I arrived in Atlanta on Saturday night, where Murdoch met me at the Hyatt Hilton.

'I'm not sure about your shoes,' I said.

'You're right,' he said. 'I think I'll take them back.'

The next day I watched Superbowl XXVIII with my examiner, the great LT (Laurence Taylor to those of you who wouldn't know a linebacker from a bar of soap).

'How do you read it?' he said.

'Bruce Smith is playing a blinder at defensive end and switching Cornelius Bennett to inside linebacker is stuffing the rush,' I said. 'The Cowboys' offensive line isn't making holes for Emmitt Smith and the Bills are in with a shout.'

'Button,' said the great LT, 'you read a game better than me.'

At half-time, we visited the Cowboys' locker-room, where a broken Jimmy Johnson begged me to lift morale.

'OK,' I said. 'Listen up. I want you to kick butts.'

'Butts isn't playing,' said Ken Norton.

(Excuse me. That was a gridiron joke slipped in by Mr Alway. Marion Butts is a veteran running back with San Diego.)

'I'll ignore that,' I said. 'We're not hurting Kelly and I want the secondary to be tighter on the wide receivers. As for you big mothers in the offensive line - Eric Williams, Kevin Cogan and Nate Newton - I want you pull to the right, making holes for Emmitt Smith. And no more wide runs. Push straight in their faces. OK - let's play ball.'

You'll have seen the results for yourselves, and after the game Murdoch gave me a three-year contract worth pounds 15m. When I got home, Mark Chapman took me out to lunch.

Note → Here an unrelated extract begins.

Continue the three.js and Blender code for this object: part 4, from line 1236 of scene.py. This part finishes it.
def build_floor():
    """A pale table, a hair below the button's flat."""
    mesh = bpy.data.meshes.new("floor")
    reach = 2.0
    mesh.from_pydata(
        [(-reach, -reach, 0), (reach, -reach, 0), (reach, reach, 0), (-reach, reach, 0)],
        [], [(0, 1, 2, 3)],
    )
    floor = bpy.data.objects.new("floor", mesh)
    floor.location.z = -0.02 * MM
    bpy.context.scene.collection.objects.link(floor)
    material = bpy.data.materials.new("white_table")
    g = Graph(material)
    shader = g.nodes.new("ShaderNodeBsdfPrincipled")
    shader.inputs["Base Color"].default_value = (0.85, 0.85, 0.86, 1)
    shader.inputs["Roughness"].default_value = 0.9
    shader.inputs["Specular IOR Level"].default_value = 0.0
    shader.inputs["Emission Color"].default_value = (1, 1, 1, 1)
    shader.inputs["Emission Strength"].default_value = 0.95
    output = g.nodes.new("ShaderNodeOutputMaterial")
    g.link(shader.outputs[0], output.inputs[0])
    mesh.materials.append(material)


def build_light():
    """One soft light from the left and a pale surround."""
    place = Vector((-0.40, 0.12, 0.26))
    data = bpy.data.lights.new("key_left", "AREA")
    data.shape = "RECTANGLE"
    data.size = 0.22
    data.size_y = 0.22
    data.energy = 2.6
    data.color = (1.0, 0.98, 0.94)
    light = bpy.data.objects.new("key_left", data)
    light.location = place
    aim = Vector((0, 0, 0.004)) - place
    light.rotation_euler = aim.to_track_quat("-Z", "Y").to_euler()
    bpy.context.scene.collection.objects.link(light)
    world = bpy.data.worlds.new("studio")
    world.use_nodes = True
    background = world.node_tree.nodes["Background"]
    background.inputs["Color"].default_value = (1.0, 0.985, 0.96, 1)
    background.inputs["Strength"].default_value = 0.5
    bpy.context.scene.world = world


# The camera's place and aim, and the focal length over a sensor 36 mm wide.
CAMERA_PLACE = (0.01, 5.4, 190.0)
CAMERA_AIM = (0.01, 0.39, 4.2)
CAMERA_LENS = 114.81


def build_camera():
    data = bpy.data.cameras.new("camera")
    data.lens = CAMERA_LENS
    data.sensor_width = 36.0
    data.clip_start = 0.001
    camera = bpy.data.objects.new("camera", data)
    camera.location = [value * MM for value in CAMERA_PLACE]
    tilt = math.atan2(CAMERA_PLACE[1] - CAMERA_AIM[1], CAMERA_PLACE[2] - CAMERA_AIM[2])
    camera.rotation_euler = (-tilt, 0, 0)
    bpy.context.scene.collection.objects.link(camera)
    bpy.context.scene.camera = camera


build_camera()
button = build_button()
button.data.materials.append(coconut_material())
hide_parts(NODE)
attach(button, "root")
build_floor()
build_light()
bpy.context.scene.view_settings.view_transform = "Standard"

'I've got a couple of developments in the pipeline,' he said. 'Now that you've got all this money . . .'

'What about my shoes?' I said. 'They'd look better on a Spaniard, don't you think?'

'They're very nice,' said Chapman. 'I was wondering . . .'

'I think I'll take them back,' I said. 'Excuse me.'

When you're a millionaire you have to be cruel to be kind.